§ **STATED EXERCISE**: Using the data below, repeat all of it precisely.

§ **RECORDS FOR PROCESSING**:
►
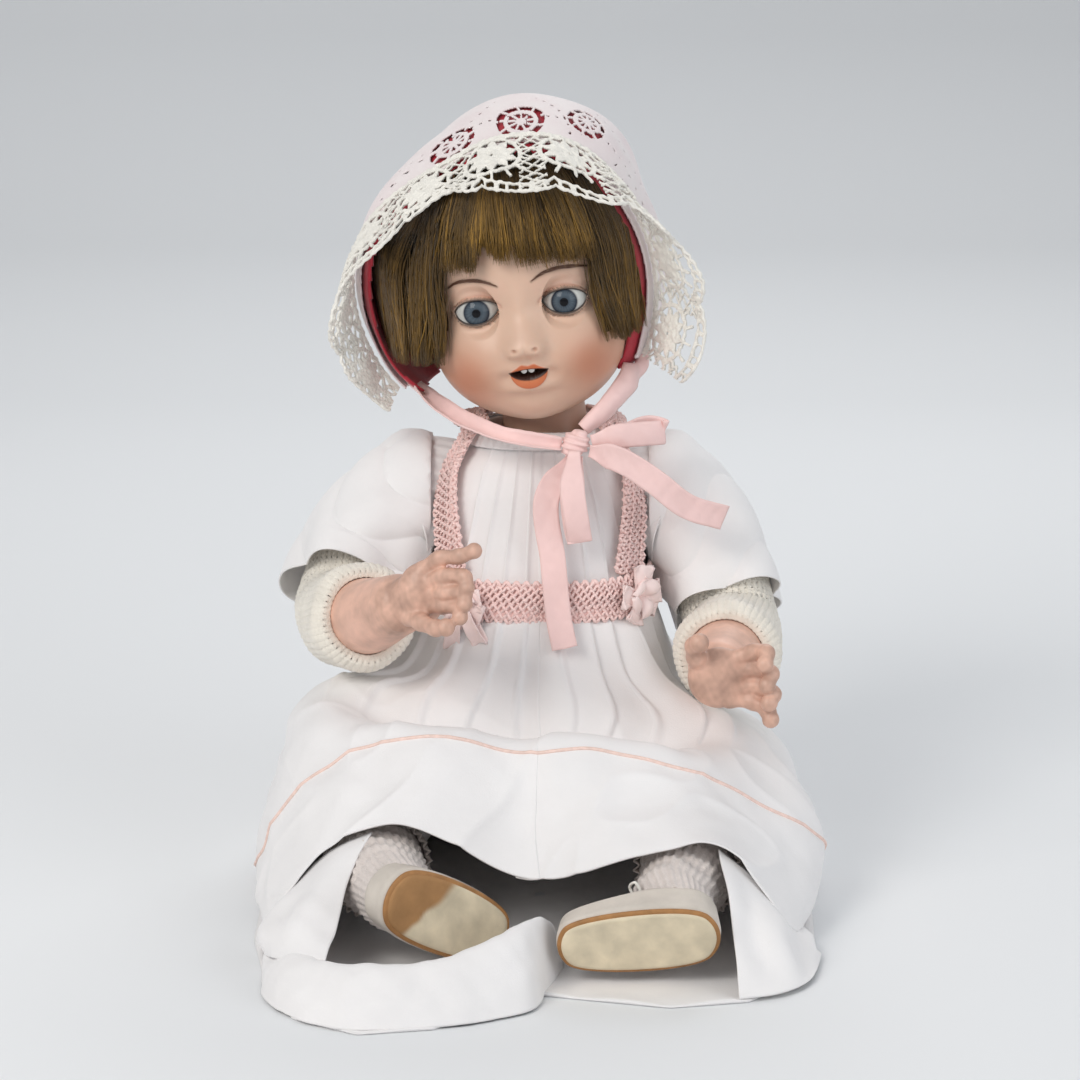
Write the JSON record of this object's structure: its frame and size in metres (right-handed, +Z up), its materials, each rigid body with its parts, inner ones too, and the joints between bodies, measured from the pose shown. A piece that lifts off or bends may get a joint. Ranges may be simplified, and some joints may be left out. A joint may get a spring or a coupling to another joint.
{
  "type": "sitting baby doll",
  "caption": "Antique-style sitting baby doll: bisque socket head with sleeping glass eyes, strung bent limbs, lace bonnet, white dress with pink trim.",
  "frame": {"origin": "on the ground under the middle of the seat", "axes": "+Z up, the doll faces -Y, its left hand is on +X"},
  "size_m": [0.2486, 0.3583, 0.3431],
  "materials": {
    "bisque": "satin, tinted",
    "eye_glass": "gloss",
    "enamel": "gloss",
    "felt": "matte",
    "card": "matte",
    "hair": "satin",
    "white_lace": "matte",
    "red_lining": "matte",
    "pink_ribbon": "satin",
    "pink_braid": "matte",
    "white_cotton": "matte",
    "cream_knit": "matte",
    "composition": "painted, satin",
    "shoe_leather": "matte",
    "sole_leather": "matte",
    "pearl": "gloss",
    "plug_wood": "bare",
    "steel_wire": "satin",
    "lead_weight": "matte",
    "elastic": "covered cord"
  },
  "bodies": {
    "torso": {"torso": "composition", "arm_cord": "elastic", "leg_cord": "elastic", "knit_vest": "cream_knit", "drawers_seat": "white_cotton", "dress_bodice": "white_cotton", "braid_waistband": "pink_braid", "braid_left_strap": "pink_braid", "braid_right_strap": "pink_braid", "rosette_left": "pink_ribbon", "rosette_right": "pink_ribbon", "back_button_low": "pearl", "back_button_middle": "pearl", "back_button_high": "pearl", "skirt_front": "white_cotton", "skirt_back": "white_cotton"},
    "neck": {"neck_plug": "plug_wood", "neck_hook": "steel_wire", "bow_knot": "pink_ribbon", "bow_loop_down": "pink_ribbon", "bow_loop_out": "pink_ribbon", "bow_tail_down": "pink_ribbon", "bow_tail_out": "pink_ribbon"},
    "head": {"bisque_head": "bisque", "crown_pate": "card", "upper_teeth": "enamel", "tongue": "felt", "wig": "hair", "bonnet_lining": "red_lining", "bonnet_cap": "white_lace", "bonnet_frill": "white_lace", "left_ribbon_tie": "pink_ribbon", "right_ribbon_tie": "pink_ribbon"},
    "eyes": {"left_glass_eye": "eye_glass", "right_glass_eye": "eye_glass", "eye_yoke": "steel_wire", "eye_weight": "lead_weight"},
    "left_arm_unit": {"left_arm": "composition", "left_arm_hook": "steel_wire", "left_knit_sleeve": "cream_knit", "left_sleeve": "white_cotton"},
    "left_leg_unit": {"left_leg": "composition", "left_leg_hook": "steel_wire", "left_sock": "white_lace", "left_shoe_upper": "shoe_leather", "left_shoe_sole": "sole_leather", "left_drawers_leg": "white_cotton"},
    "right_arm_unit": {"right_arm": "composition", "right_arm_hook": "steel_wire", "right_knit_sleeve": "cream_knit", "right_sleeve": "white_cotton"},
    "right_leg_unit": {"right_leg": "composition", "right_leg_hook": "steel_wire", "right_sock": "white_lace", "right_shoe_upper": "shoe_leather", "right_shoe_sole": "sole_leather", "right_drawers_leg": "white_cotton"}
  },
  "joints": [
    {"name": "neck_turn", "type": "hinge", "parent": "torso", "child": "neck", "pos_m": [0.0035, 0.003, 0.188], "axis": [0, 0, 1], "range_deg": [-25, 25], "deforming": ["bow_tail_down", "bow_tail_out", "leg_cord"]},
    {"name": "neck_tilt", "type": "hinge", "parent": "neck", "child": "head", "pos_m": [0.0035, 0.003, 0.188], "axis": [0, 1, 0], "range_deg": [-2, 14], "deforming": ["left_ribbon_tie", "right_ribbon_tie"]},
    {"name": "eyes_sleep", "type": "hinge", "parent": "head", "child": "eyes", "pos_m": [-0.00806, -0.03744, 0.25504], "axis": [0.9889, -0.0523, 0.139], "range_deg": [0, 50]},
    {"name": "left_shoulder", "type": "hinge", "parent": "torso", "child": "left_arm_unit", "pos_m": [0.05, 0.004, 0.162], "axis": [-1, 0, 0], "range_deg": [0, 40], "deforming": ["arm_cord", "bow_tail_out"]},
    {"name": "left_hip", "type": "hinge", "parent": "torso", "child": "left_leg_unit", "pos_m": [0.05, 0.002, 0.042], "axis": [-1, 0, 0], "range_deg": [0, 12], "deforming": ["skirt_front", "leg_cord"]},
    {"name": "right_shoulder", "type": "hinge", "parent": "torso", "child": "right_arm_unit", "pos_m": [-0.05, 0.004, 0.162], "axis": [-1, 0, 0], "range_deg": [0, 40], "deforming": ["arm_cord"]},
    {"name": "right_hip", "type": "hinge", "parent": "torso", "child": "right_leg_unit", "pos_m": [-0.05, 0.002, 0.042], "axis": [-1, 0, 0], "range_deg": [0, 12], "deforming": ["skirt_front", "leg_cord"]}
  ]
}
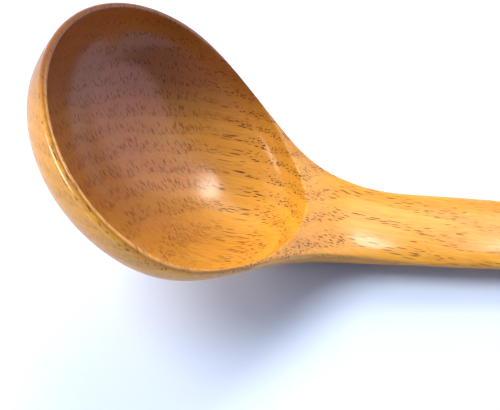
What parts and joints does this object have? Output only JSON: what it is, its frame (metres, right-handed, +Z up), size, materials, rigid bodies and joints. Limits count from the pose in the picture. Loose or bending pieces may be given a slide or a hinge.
◄
§ **CORRECT OUTPUT**:
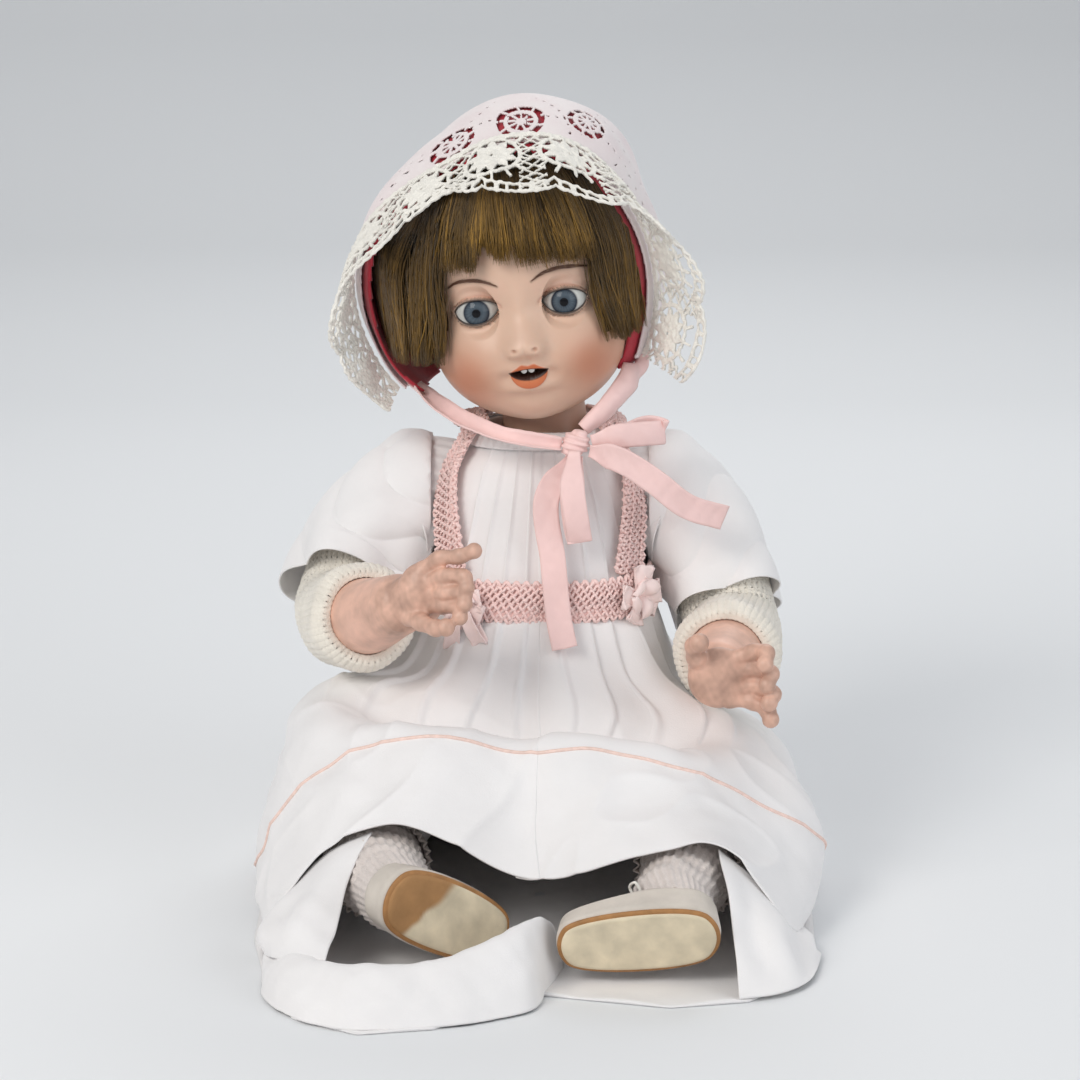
Write the JSON record of this object's structure: its frame and size in metres (right-handed, +Z up), its materials, each rigid body with its parts, inner ones too, and the joints between bodies, measured from the pose shown. A piece that lifts off or bends may get a joint. Ranges may be simplified, and some joints may be left out. A joint may get a spring or a coupling to another joint.
{
  "type": "sitting baby doll",
  "caption": "Antique-style sitting baby doll: bisque socket head with sleeping glass eyes, strung bent limbs, lace bonnet, white dress with pink trim.",
  "frame": {"origin": "on the ground under the middle of the seat", "axes": "+Z up, the doll faces -Y, its left hand is on +X"},
  "size_m": [0.2486, 0.3583, 0.3431],
  "materials": {
    "bisque": "satin, tinted",
    "eye_glass": "gloss",
    "enamel": "gloss",
    "felt": "matte",
    "card": "matte",
    "hair": "satin",
    "white_lace": "matte",
    "red_lining": "matte",
    "pink_ribbon": "satin",
    "pink_braid": "matte",
    "white_cotton": "matte",
    "cream_knit": "matte",
    "composition": "painted, satin",
    "shoe_leather": "matte",
    "sole_leather": "matte",
    "pearl": "gloss",
    "plug_wood": "bare",
    "steel_wire": "satin",
    "lead_weight": "matte",
    "elastic": "covered cord"
  },
  "bodies": {
    "torso": {"torso": "composition", "arm_cord": "elastic", "leg_cord": "elastic", "knit_vest": "cream_knit", "drawers_seat": "white_cotton", "dress_bodice": "white_cotton", "braid_waistband": "pink_braid", "braid_left_strap": "pink_braid", "braid_right_strap": "pink_braid", "rosette_left": "pink_ribbon", "rosette_right": "pink_ribbon", "back_button_low": "pearl", "back_button_middle": "pearl", "back_button_high": "pearl", "skirt_front": "white_cotton", "skirt_back": "white_cotton"},
    "neck": {"neck_plug": "plug_wood", "neck_hook": "steel_wire", "bow_knot": "pink_ribbon", "bow_loop_down": "pink_ribbon", "bow_loop_out": "pink_ribbon", "bow_tail_down": "pink_ribbon", "bow_tail_out": "pink_ribbon"},
    "head": {"bisque_head": "bisque", "crown_pate": "card", "upper_teeth": "enamel", "tongue": "felt", "wig": "hair", "bonnet_lining": "red_lining", "bonnet_cap": "white_lace", "bonnet_frill": "white_lace", "left_ribbon_tie": "pink_ribbon", "right_ribbon_tie": "pink_ribbon"},
    "eyes": {"left_glass_eye": "eye_glass", "right_glass_eye": "eye_glass", "eye_yoke": "steel_wire", "eye_weight": "lead_weight"},
    "left_arm_unit": {"left_arm": "composition", "left_arm_hook": "steel_wire", "left_knit_sleeve": "cream_knit", "left_sleeve": "white_cotton"},
    "left_leg_unit": {"left_leg": "composition", "left_leg_hook": "steel_wire", "left_sock": "white_lace", "left_shoe_upper": "shoe_leather", "left_shoe_sole": "sole_leather", "left_drawers_leg": "white_cotton"},
    "right_arm_unit": {"right_arm": "composition", "right_arm_hook": "steel_wire", "right_knit_sleeve": "cream_knit", "right_sleeve": "white_cotton"},
    "right_leg_unit": {"right_leg": "composition", "right_leg_hook": "steel_wire", "right_sock": "white_lace", "right_shoe_upper": "shoe_leather", "right_shoe_sole": "sole_leather", "right_drawers_leg": "white_cotton"}
  },
  "joints": [
    {"name": "neck_turn", "type": "hinge", "parent": "torso", "child": "neck", "pos_m": [0.0035, 0.003, 0.188], "axis": [0, 0, 1], "range_deg": [-25, 25], "deforming": ["bow_tail_down", "bow_tail_out", "leg_cord"]},
    {"name": "neck_tilt", "type": "hinge", "parent": "neck", "child": "head", "pos_m": [0.0035, 0.003, 0.188], "axis": [0, 1, 0], "range_deg": [-2, 14], "deforming": ["left_ribbon_tie", "right_ribbon_tie"]},
    {"name": "eyes_sleep", "type": "hinge", "parent": "head", "child": "eyes", "pos_m": [-0.00806, -0.03744, 0.25504], "axis": [0.9889, -0.0523, 0.139], "range_deg": [0, 50]},
    {"name": "left_shoulder", "type": "hinge", "parent": "torso", "child": "left_arm_unit", "pos_m": [0.05, 0.004, 0.162], "axis": [-1, 0, 0], "range_deg": [0, 40], "deforming": ["arm_cord", "bow_tail_out"]},
    {"name": "left_hip", "type": "hinge", "parent": "torso", "child": "left_leg_unit", "pos_m": [0.05, 0.002, 0.042], "axis": [-1, 0, 0], "range_deg": [0, 12], "deforming": ["skirt_front", "leg_cord"]},
    {"name": "right_shoulder", "type": "hinge", "parent": "torso", "child": "right_arm_unit", "pos_m": [-0.05, 0.004, 0.162], "axis": [-1, 0, 0], "range_deg": [0, 40], "deforming": ["arm_cord"]},
    {"name": "right_hip", "type": "hinge", "parent": "torso", "child": "right_leg_unit", "pos_m": [-0.05, 0.002, 0.042], "axis": [-1, 0, 0], "range_deg": [0, 12], "deforming": ["skirt_front", "leg_cord"]}
  ]
}
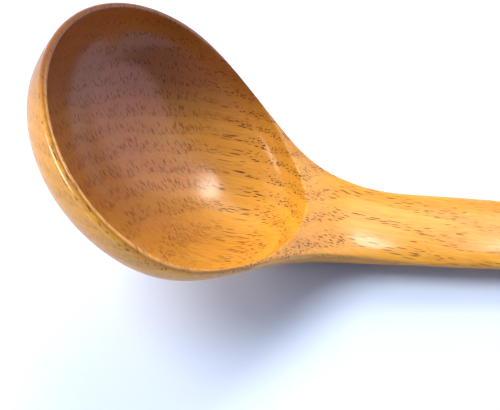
What parts and joints does this object have? Output only JSON: what it is, its frame (metres, right-handed, +Z up), size, materials, rigid bodies and joints. Limits count from the pose in the picture. Loose or bending pieces may be given a slide or a hinge.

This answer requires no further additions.